I am trying to use my own compression library for Mapred in Hadoop, and already set
mapreduce.map.output.compress = true,
mapreduce.map.output.compress.codec = org.apache.hadoop.io.compress.DefaultCodec
But I want to use my own zlib ( implemented more efficiently ).
I already set LD_LIBRARY_PATH to my_libz, and hadoop does see it by "hadoop checknative"
However, Mapreduce does not seem to follow LD_LIBRARY_PATH, it still uses Linux system's libz.so.1. Of course if I "ln -s -f my_libz.so.1 libz.so.1", Mapred has to use my_libz. This is, however, not I intend, as I want only Hadoop to use my_libz.so.1, not other appplications. If I remove system's libz.so, following errors are generated:
Diagnostics: Exception from container-launch.
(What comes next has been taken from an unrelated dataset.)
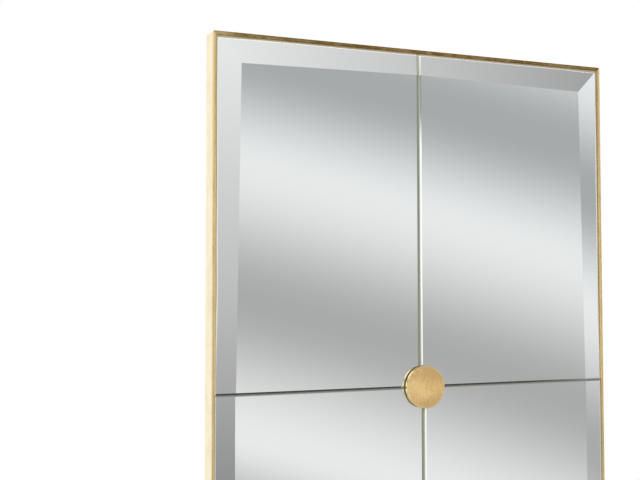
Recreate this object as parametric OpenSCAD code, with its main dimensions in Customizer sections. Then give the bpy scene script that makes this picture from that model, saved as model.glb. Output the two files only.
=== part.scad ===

Container id: container_1547233003817_0045_02_000001 Exit code: 127 Stack trace: ExitCodeException exitCode=127: at org.apache.hadoop.util.Shell.runCommand(Shell.java:585) at org.apache.hadoop.util.Shell.run(Shell.java:482) at org.apache.hadoop.util.Shell$ShellCommandExecutor.execute(Shell.java:776) at org.apache.hadoop.yarn.server.nodemanager.DefaultContainerExecutor.launchContainer(DefaultContainerExecutor.java:212) at org.apache.hadoop.yarn.server.nodemanager.containermanager.launcher.ContainerLaunch.call(ContainerLaunch.java:302) at org.apache.hadoop.yarn.server.nodemanager.containermanager.launcher.ContainerLaunch.call(ContainerLaunch.java:82) at java.util.concurrent.FutureTask.run(FutureTask.java:266)
at java.util.concurrent.ThreadPoolExecutor.runWorker(ThreadPoolExecutor.java:1149) at java.util.concurrent.ThreadPoolExecutor$Worker.run(ThreadPoolExecutor.java:624) at java.lang.Thread.run(Thread.java:748) Container exited with a non-zero exit code 127 Failing this attempt. Failing the application. 19/01/11 11:49:59 INFO mapreduce.Job: Counters: 0
I can, of course, recompile hadoop to build libhadoop.so to point to my_libz.so.1, but again this is not a solution as there are too many different Linux environments in my hadoop cluster and too troublesome to build and distribute libhadoop.so.
So a preferable solution would be to change some environment variable of Shell and/or Hadoop, through configuration files, without recompilation.
Any ideas or suggestions to accomplish this goal?
Many thanks in advance for any help.